Vayikra / Leviticus 16:16 is speaking of a specific sacrifice made for accidental defilement of the Temple (not general sins let alone "all" sins). Missionaries seem to skip over the word "unclean."
"He (the high priest) shall then slaughter the people's sin offering goat, and bring its blood into [the inner sanctuary] beyond the cloth partition. He shall do the same with this blood as he did with the bull's blood, sprinkling it both above the ark cover and directly toward the ark cover. 16:16 With this, he will make atonement for the Israelites' defilement, as well as for their rebellious acts and all their inadvertent misdeeds." Vayikra / Leviticus 16:15-16.
The Torah says לְכָלחַטֹּאתָם, חַטָּאַת which means an unintentional sin. Here is Rashi's commentary: "from the defilements of the children of Israel-. [i.e., atoning] for those who, while in [a state of] uncleanness, had entered the Sanctuary, and it never became known to them [that they had been unclean], for it says: לְכָלחַטֹּאתָם, חַטָּאַת denotes an unintentional sin. - [Torath Kohanim 16:42; Shev. 17b]
". . .and from their rebellions. [i.e., atoning] also [for] those who, in a state of uncleanness, willfully entered [the Sanctuary, thereby defiling it]. - [Torath Kohanim16:42; Shev. 17b]
". . .He shall do likewise to the Tent of Meeting.i.e., just as he had sprinkled from [the blood of] both [the bull and the he-goat] inside [the Holy of Holies, with] one sprinkling above and seven below, so shall he sprinkle from [the blood of] both [the bull and the he-goat] on the dividing curtain from the outside once above and seven times below. - [Torath Kohanim16:43; Yoma 56b] which dwells with them, [even] amidst their defilements. Although they are unclean, the Divine Presence is among them." [Torat Kohanim 16:43; Yoma 56b]
Likewise the priest sacrificed a bull for himself and his own household for the very same reason:
"When Aaron enters [this inner] sanctuary, it must be with a young bull for a sin offering and a ram for a burnt offering. Aaron shall present his sin offering bull, and make atonement for himself and his (fellow priests)." Vayikra / Leviticus 16:3-11
The priestly and communal sin sacrifices atoned for people who had entered the Temple in a state of ritual impurity (uncleanness) -- not for "all" sins or even major sins.

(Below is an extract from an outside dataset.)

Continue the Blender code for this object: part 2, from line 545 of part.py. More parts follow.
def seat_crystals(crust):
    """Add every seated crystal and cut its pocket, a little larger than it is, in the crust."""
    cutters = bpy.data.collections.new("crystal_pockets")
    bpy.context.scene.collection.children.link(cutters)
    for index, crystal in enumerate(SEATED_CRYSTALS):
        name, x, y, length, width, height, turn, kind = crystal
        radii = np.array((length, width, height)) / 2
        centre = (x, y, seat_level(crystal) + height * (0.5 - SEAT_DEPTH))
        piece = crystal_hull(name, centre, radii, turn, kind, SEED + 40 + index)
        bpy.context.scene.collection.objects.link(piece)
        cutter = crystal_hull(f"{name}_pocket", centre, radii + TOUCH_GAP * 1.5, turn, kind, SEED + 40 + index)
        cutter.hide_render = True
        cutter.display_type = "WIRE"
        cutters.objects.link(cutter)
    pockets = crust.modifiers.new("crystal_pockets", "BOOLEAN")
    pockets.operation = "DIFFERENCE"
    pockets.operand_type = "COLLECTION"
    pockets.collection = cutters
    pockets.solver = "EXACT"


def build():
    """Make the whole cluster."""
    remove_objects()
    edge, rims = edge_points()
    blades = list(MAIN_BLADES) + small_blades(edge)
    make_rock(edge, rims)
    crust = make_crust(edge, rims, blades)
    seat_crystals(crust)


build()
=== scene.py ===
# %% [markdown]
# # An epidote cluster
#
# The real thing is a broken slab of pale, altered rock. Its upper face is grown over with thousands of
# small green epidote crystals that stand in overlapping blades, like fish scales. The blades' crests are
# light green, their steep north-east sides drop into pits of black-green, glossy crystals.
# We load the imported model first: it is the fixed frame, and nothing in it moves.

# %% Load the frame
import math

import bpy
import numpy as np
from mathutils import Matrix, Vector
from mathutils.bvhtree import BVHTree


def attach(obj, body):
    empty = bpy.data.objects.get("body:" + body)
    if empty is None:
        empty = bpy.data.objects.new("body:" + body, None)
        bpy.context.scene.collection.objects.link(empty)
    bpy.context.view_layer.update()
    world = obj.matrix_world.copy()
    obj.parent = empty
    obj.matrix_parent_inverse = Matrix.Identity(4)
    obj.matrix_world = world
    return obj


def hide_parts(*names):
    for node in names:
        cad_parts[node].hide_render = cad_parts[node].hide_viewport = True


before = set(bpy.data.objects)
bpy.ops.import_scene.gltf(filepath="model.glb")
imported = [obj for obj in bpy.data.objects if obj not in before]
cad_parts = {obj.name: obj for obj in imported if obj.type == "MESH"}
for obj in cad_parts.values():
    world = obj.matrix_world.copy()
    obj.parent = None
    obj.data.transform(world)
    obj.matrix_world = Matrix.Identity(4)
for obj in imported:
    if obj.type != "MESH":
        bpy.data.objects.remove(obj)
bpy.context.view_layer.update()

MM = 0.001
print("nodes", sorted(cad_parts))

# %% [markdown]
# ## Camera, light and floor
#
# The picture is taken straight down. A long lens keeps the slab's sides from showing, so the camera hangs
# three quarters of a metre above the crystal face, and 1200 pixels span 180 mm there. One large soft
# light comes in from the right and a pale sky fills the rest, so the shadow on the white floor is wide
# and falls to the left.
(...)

Ask yourself why the author of Romans does not point this out to the readers of the Christian bible? Perhaps ignorance? Perhaps deceit?

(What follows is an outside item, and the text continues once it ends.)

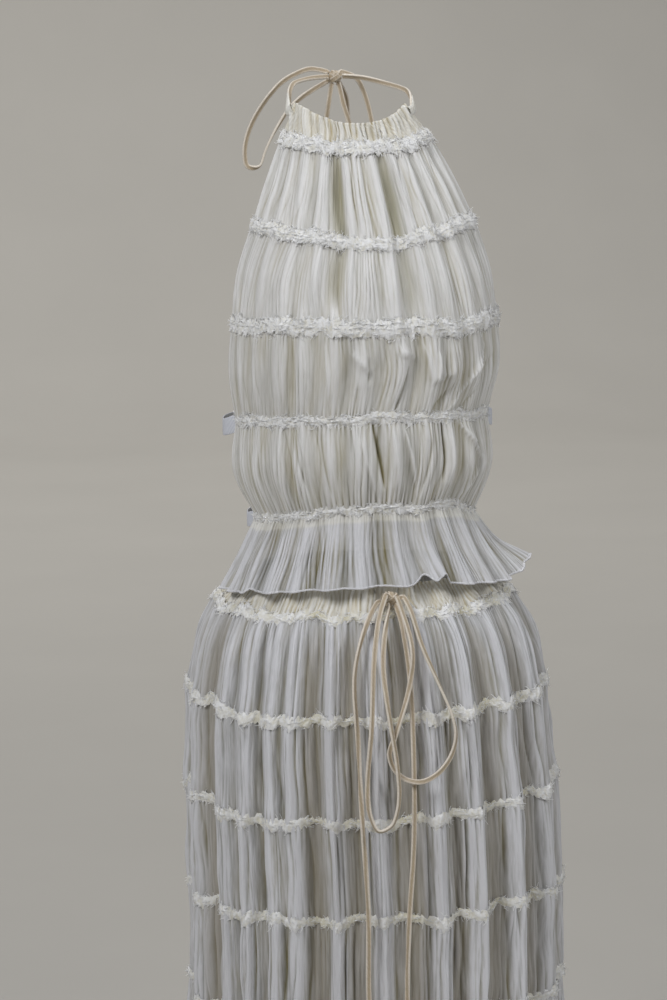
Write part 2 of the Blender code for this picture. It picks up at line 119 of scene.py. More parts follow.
# How far along the wearer's right deep trough lies from its fold of the table, as a share of the
# width, with the place and the spread of the cloth that moves with it
TROUGH_SHIFT = {"frill_1": 0.030, "tier_1": 0.042, "frill_2": 0.056, "tier_2": 0.050}
TROUGH_PLACE = 0.34
TROUGH_SPREAD = 0.09

# The peplum's corner at the wearer's left: from this place on it swings out and up, in
# millimetres, and over the last share of the width its folds die out
CORNER_START = 0.80
CORNER_SOFT = 0.1
CORNER_OUT = {"peplum": 4.0, "hem": 15.0}
CORNER_UP = {"peplum": 5.0, "hem": 20.0}

# Where a fold turns the peplum's hem up. place runs from 0 at the wearer's right edge of the top
# to 1 at the left one, and spread is how wide the lift is.
HemLift = namedtuple("HemLift", "place lift spread")
HEM_LIFTS = (HemLift(0.165, 4, 0.012), HemLift(0.575, 10, 0.02), HemLift(0.618, 11, 0.014))

# Seams that dip or rise, listed: row, place, how far up, and how wide
SeamWave = namedtuple("SeamWave", "row place up spread")
SEAM_WAVES = (
    SeamWave("frill_2", 0.50, -6, 0.10),
    SeamWave("frill_3", 0.70, -4, 0.10),
    SeamWave("frill_5", 0.72, 7, 0.10),
    SeamWave("frill_5", 0.60, -4, 0.05),
)

# Crumples of the two puffed tiers: a short crest from one spot to another, each spot as place
# across and fraction down the tier; its height and half width in millimetres. Where the height is
# below 0 it is a dent.
Crumple = namedtuple("Crumple", "tier place down to_place to_down height wide")
CRUMPLES = tuple(
    Crumple(*row)
    for row in (
        (3, 0.409, 0.27, 0.462, 0.49, 3.6, 7.0), (3, 0.453, 0.33, 0.455, 0.60, -3.0, 4.5),
        (3, 0.530, 0.27, 0.580, 0.33, 3.8, 6.0), (3, 0.556, 0.42, 0.536, 0.95, -5.0, 5.0),
        (3, 0.603, 0.20, 0.618, 0.56, 2.6, 4.0), (3, 0.616, 0.60, 0.690, 0.52, 4.6, 8.0),
        (3, 0.690, 0.66, 0.640, 0.92, -4.0, 6.0), (3, 0.637, 0.28, 0.640, 0.54, 2.8, 4.0),
        (3, 0.811, 0.22, 0.690, 0.95, 3.4, 5.0), (3, 0.840, 0.35, 0.735, 0.95, -3.2, 4.5),
        (3, 0.430, 0.62, 0.428, 0.97, -2.6, 4.0), (3, 0.340, 0.15, 0.355, 0.75, 1.8, 5.0),
        (4, 0.478, 0.05, 0.508, 0.76, -5.2, 5.0), (4, 0.445, 0.20, 0.490, 0.88, 2.6, 9.0),
        (4, 0.527, 0.10, 0.550, 0.85, 2.6, 4.5), (4, 0.565, 0.12, 0.598, 0.74, 4.2, 6.0),
        (4, 0.618, 0.85, 0.640, 0.25, -3.4, 6.0), (4, 0.676, 0.01, 0.680, 0.74, -4.4, 4.0),
        (4, 0.700, 0.10, 0.705, 0.80, 2.4, 8.0), (4, 0.725, 0.04, 0.830, 0.46, 4.6, 6.0),
        (4, 0.835, 0.46, 0.770, 0.90, 3.0, 7.0), (4, 0.264, 0.06, 0.300, 0.78, -2.4, 4.0),
        (4, 0.338, 0.10, 0.358, 0.80, -2.2, 4.0),
    )
)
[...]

Why doesn't Romans mention the BULL's BLOOD that is sprinkled on the ark cover to atone for the priests' sins? If the goats blood covers "all" of the Jews then why do the priests have to bring this sacrifice? Note that the sins in question are a "missing of the mark" -- an unintentional sin.

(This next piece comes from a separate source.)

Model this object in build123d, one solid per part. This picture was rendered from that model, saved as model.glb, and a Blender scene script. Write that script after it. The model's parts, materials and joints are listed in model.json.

A reading of Vayikra / Leviticus 16 destroys the idea in Romans 9 that somehow the goat sacrifice atoned for "all sins?" After all it is the blood of the bull which atones for any unintentional sins by the priests. Romans cannot change the Torah -- the author does not have the authority to change the eternal word of G-d!
On Yom Kippur a LIVE goat carries away sins big and small:
"Aaron (the high priest) shall press both his hands on the live goat's head, and he shall confess on it all the Israelites' sins, rebellious acts and inadvertent misdeeds. When he has thus placed them on the goat's head, he shall send it to the desert with a specially prepared man. The goat will thus carry all the sins away to a desolate area when it is sent to the desert." Vayikra / Leviticus 16:21-22
Alive. Hmmm -- another oversight by the missionary! The goat is not sacrificed. It is sent alive into the wilderness. The goat carried away all the sins.
On Yom Kippur it is the day itself that atones.
From Rambam's "The Laws of Repentence": If a person violates any mitzvot of the Torah, willingly or unintentionally. . .he must repent. . .Similarly, people who are sentenced by the Rabbinical court to be executed, or to be lashed, do not attain atonement through their death or lashing unless they repent and confess. . .
1:2] The goat that is sent to Azazel is for forgiveness for all Israel; therefore, the Kohen Gadol (High Priest) recites a verbal confession that includes all Israel, as it is written, "And he shall confess on it, all the transgressions of Israel." (Vayikra / Leviticus 16:21).
This goat atones for all transgressions in the Torah: both those punishable by death and not punishable by death; intentional sins and unintentional sins; those the transgressor is aware of, and those of which he is unaware. This applies only if one repents. If one does not repent, the goat atones only for the light sins
Now that the Beit Hamikdash (Holy Temple) is not standing, and there is no sacrificial altar for atonement, we are only left with repentance. Through repentance, G-d forgives our sins, and no mention is made of these sins even if one sinned one's whole life and repented only in his final moments. As it is written, "The wickedness of the wicked will not cause him to stumble when be turns back from his wickedness." (Y’chezkiel / Exekiel 33:12).
Sacrifices were not magic -- they were a gift of G-d to help us truly atone by giving up something of value to Him. G-d forbids and abhors human sacrifice. The death of Jesus (if he ever even lived) couldn't have atoned for the sins of anyone -- he was simply murdered by the Romans as were tens of thousands of Jews.